Children in Lewisham will not receive “consistently good” social care services for at least two years, it emerged at a committee meeting last night (January 23).  

Ofsted inspected the borough’s children’s social care service in July, rating it ‘requires improvement’ in all four areas.  

It had previously received the same rating in 2015, prompting an improvement plan, although children in care and their progress was rated ‘good’.  

The July inspection noted the council’s early help services were “underdeveloped” despite recommendations to improve in the 2015 report. 

It found there had been no change to the judgements on leadership, management or services to children in need of help and protection, while services to children in care had “deteriorated”. 

The report found that social workers’ caseloads were too big, leading to staff jumping ship, while inspectors noted a lack of knowledge about domestic violence, despite 80 per cent of all cases being linked to it – inspectors noted that social workers’ training had not “received a high priority”.  

“Significant” IT problems were also found during the inspection.  

Director of children’s social care Lucie Heyes attended a children and young people select committee to update members on progress since the summer.  

Her report showed that a 2020 training programme has been developed, while core skills workshops were held for all staff.  

Among other improvements, a minimum set of standards has been put in place for social work practice after inspectors found it to be “still too variable”, while 20 advanced practitioner roles were created.  

The service is reviewing the current violence against women and girls (VAWG) strategy with hopes of “creating alternative approaches to addressing domestic abuse”.

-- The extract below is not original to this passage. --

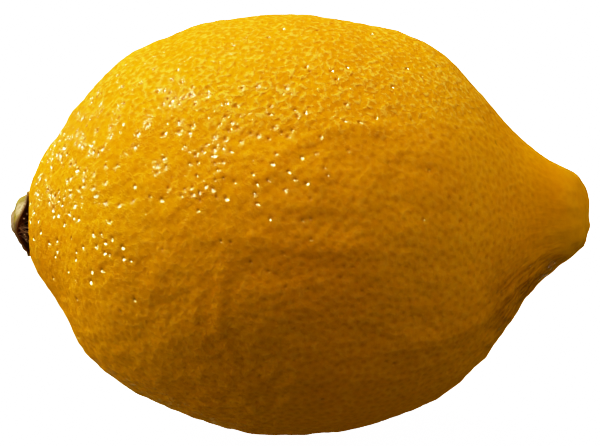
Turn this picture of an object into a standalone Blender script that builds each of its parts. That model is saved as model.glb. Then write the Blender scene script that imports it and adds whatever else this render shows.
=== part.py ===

It will include services for perpetrators and children affected by domestic abuse. 

Plans for the future include developing a different model for targeted early help, hiring a specialist domestic abuse consultant, doing a recruitment campaign and reviewing all existing commissioned family support services, to “explore the establishment of an in-house service”. 

But when asked how long it would take for the service to be up to scratch Ms Heyes said a “minimum of two years”.  

Councillor Octavia Holland asked for a “genuine answer” as to how long it would take for the director to be confident about the service.  

She said: “Obviously in this report there’s lots of really good work going on and Ofsted did highlight some positives but I think for all us it’s very disappointing that […] there are lots of children who are still not getting adequate service.  

“How quickly [do] you think the service can be improved to the point where you’re really confident about the service that children and young people are getting? 

“Obviously the Ofsted rating is a really big deal but actually all of us are here because we care about the population.”

Ms Heyes said: “The journey out of the requires improvement judgement is one of the hardest bits of the journey.  

“The improvement programme was originally a three-year programme; we’re a year into it and we’re anticipating that by the end of the next two years we should be – but there is never any guarantee – delivering consistently good services to children in Lewisham.  

“But it will take some time to be able to do that consistently. 

“It’s not to say that all children in Lewisham that are receiving children social care services will be getting a less than good service, the variation of practice is too wide, and to be able to confidently say that we are consistently delivering will take a minimum of two years.”